Serangan udara Rusia untuk mendukung pasukan Presiden Bashar Assad telah menggeser keseimbangan kekuatan dalam konflik Suriah dan memberikan pukulan terhadap aspirasi Turki untuk menggulingkan Assad dari kekuasaan.
Namun selain memprotes, Turki tidak bisa berbuat banyak.
Rusia adalah pemasok gas alam terbesar bagi Turki, dengan Ankara membeli 28-30 miliar meter kubik (bcm) dari 50 bcm kebutuhan gas alamnya dari Rusia setiap tahunnya. Pemasok utama lainnya adalah Iran dan Azerbaijan, dengan sejumlah kecil direncanakan dari Turkmenistan.
Turki menugaskan Rosatom milik negara Rusia pada tahun 2013 untuk membangun empat reaktor berkapasitas 1.200 megawatt dalam proyek senilai $20 miliar, meskipun tanggal mulai pembangkit listrik tenaga nuklir pertama di Turki belum ditetapkan.
Erdogan mengatakan dia membenci intervensi Rusia di Suriah, yang dianggap Turki sebagai halaman belakangnya sendiri, namun saat ini tidak berencana untuk berbicara dengan Presiden Vladimir Putin.
“Ini adalah hal yang harus dipikirkan Rusia. Jika Rusia tidak membangun Akkuyu (pembangkit listrik tenaga nuklir), orang lain akan datang dan membangunnya,” ujarnya.
“Kami adalah konsumen gas alam nomor satu di Rusia. Kehilangan Turki akan menjadi kerugian serius bagi Rusia. Jika perlu, Turki bisa mendapatkan gas alamnya dari berbagai tempat.”
Belum ada reaksi langsung dari Moskow terhadap komentarnya.
“Tidak realistis”
Sifat infrastruktur gas yang tidak fleksibel menyebabkan perpindahan dari satu pemasok ke pemasok lainnya tidaklah mudah. Turki mengimpor gas Rusia terutama melalui dua jalur pipa, satu melewati wilayah barat laut Thrace, yang lainnya memasuki Turki dari bawah Laut Hitam.

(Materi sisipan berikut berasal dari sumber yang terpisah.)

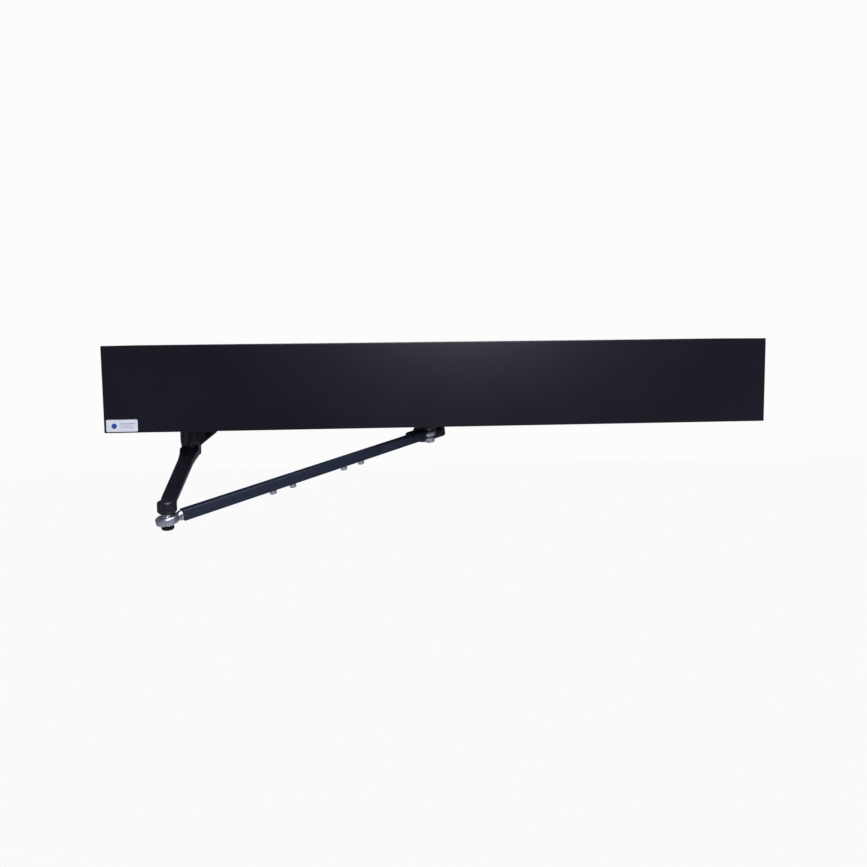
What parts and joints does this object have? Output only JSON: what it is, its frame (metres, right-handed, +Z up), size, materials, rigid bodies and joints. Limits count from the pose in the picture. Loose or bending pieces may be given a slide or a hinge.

“Pernyataan Erdogan tentang gas sama sekali tidak realistis. Turki bergantung pada Rusia dalam jangka pendek dan menengah,” kata seorang pejabat gas di sektor swasta.
“Tidak adanya akses gas dari Thrace berarti akhir dari Turki karena pipa gas tersebut mengalirkan seluruh Istanbul dan wilayah Marmara. Tidak ada sistem pipa alternatif yang dapat menyalurkan gas ini.”
Turki dapat meningkatkan pembelian gas alam cair (LNG) dari Nigeria dan Aljazair untuk membendung potensi kekurangan gas, meskipun hal ini akan menjadi pilihan yang mahal bagi negara yang tagihan impor energi tahunannya sudah melebihi $50 miliar.
Mereka sudah berupaya untuk mengimpor gas dari Turkmenistan, yang saat ini merupakan pemasok marginal, namun analis energi mengatakan Rusia telah menghalangi langkah tersebut. Erdogan akan mengunjungi Turkmenistan pada hari Senin.
Jalur Pipa Trans-Anatolia (TANAP), yang 30 persen sahamnya dimiliki oleh Turki, diperkirakan akan menyalurkan 6 bcm gas Azeri ke Turki, namun baru bisa dilakukan setelah pertengahan tahun 2018 ketika jalur pipa tersebut mulai beroperasi.
Surplus Turki dalam pembangkit listrik berarti mereka mampu hidup tanpa pembangkit listrik tenaga nuklir selama beberapa tahun.
“Turki saat ini tidak bergantung pada energi nuklir,” kata seorang pejabat energi Turki. “Saat ini terjadi kelebihan kapasitas listrik, yang akan berlanjut hingga tahun 2020… Jadi jika pembangkit listrik tenaga nuklir tidak segera dibangun, tidak akan menimbulkan masalah.”